About
Javier Zamora was born in La Herradura, El Salvador in 1990. When he was a year old, his father fled El Salvador due to the US-funded Salvadoran Civil War (1980-1992). His mother followed her husband’s footsteps in 1995 when Javier was about to turn five. Zamora was left at the care of his grandparents who helped raise him until he migrated to the US when he was nine. His first poetry collection, Unaccompanied (Copper Canyon Press, September 2017), explores some of these themes.

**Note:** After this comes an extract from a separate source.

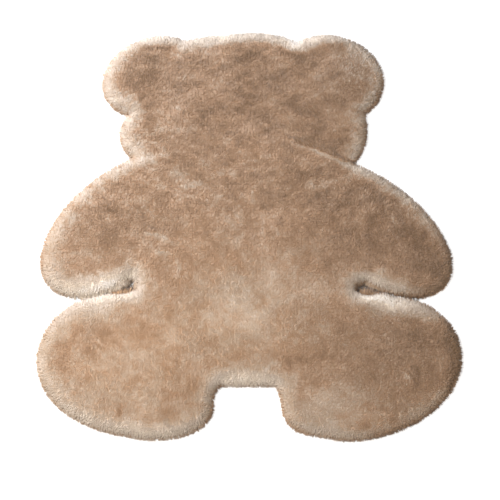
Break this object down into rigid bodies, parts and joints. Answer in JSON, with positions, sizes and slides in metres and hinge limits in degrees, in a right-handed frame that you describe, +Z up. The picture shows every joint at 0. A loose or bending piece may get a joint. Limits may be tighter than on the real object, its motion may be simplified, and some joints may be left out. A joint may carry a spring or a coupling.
{
  "type": "bear shaped fur rug",
  "caption": "Flat kids rug of dense sheared fur cut to a bear's outline, with head, two ears, arms and feet, a lumpy top and a soft rolled rim of fur locks.",
  "frame": {"origin": "on the floor under the middle of the rug's bounding box", "axes": "+Z up out of the pile, +Y from the feet to the top of the head, +X to the right hand side as one looks down on the rug with its head away"},
  "size_m": [0.9928, 1.057, 0.0286],
  "materials": {
    "tan_fur": "Dense sheared fur about 26 mm deep, matt and soft, tan brown at the tips and pale cream down the sides of the pile, which show all round the rim."
  },
  "bodies": {
    "root": {"fur_rug": "tan_fur"}
  },
  "joints": []
}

In his debut New York Times bestselling memoir, SOLITO (Hogarth, September 2022), Javier retells his nine-week odyssey across Guatemala, Mexico, and eventually through the Sonoran Desert. He travelled unaccompanied by boat, bus, and foot. After a coyote abandoned his group in Oaxaca, Javier managed to make it to Arizona with the aid of other migrants.
Zamora is the winner of a 2024 Whiting Fellowship and the 2022 LA Times-Christopher Isherwood Prize. He holds fellowships from CantoMundo, Colgate University (Olive B. O'Connor), MacDowell, Macondo, the National Endowment for the Arts, Poetry Foundation (Ruth Lilly), Stanford University (Stegner), and Yaddo. He is the recipient of a 2018-2019 Radcliffe Fellowship at Harvard University, a 2017 Lannan Literary Fellowship, the 2017 Narrative Prize, the 2016 Barnes & Noble Writer for Writers Award for his work in the Undocupoets Campaign.
Javier lives in Tucson, AZ, where he volunteers with Salvavision, The Kino Border Initiative, and The Florence Project.